* _TASK REQUIREMENTS_
Where the data below has the string "scene", return the whole line.

* _GIVEN MATERIAL_
= = = = =
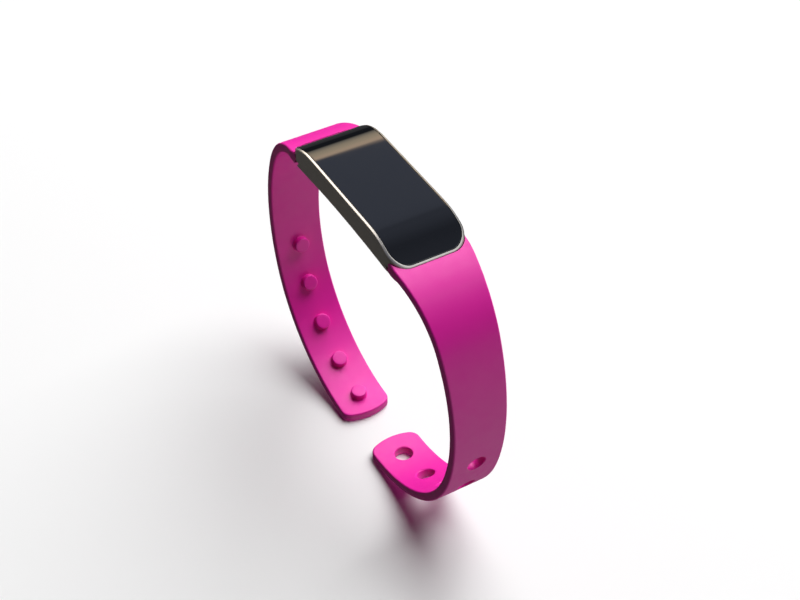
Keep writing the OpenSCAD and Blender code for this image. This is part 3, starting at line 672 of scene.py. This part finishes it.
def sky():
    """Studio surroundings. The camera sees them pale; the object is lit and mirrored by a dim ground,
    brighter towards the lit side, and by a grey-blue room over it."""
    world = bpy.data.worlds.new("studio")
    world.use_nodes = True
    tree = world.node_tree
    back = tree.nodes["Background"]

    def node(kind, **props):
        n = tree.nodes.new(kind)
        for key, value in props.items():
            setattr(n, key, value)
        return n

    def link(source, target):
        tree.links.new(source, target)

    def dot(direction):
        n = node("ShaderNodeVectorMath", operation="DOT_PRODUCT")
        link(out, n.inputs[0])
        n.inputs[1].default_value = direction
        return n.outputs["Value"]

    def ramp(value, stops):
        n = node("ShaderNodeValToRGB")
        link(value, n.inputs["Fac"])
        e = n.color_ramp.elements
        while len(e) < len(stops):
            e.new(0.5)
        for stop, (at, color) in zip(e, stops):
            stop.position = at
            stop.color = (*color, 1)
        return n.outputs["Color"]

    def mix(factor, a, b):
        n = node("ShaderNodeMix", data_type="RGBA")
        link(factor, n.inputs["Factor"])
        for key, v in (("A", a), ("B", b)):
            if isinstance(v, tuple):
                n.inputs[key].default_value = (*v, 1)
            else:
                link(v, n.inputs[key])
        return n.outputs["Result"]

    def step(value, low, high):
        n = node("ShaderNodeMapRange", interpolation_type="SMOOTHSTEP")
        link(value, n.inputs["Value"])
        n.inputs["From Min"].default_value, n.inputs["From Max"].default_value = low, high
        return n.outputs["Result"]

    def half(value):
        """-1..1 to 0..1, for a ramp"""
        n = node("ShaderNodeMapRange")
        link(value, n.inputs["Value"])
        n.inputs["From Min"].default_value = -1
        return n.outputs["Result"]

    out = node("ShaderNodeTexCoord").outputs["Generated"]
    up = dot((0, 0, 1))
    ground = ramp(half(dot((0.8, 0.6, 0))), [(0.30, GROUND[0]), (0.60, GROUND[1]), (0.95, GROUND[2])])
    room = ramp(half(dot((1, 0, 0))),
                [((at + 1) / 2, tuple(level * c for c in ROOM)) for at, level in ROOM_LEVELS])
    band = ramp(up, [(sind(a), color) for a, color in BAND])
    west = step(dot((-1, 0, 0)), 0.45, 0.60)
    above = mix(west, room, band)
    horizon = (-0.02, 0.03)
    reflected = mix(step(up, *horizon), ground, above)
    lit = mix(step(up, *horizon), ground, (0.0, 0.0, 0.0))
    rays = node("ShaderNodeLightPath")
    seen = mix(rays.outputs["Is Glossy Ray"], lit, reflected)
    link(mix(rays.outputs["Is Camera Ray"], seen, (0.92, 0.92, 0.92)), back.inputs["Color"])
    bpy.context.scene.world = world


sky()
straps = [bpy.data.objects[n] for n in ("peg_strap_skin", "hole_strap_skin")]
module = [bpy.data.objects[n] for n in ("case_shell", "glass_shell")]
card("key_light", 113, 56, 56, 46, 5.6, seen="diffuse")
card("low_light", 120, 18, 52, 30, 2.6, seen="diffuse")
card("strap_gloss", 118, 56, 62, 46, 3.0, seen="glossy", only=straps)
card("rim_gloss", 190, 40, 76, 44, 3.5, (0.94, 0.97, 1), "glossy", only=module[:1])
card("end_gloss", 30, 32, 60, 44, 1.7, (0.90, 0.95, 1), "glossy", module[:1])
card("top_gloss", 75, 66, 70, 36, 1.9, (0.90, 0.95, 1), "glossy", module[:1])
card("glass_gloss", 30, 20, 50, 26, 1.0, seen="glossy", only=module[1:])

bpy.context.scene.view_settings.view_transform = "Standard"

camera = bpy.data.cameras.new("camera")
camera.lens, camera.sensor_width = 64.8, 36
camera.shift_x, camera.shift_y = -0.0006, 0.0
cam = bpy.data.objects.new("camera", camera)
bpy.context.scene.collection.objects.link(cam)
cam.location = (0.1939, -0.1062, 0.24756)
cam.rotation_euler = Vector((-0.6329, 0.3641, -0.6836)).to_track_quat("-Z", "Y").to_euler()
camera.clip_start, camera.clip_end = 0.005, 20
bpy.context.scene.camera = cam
= = = = =
* _SOLUTION TO THIS TASK_
Keep writing the OpenSCAD and Blender code for this image. This is part 3, starting at line 672 of scene.py. This part finishes it.
    bpy.context.scene.world = world
bpy.context.scene.view_settings.view_transform = "Standard"
bpy.context.scene.collection.objects.link(cam)
bpy.context.scene.camera = cam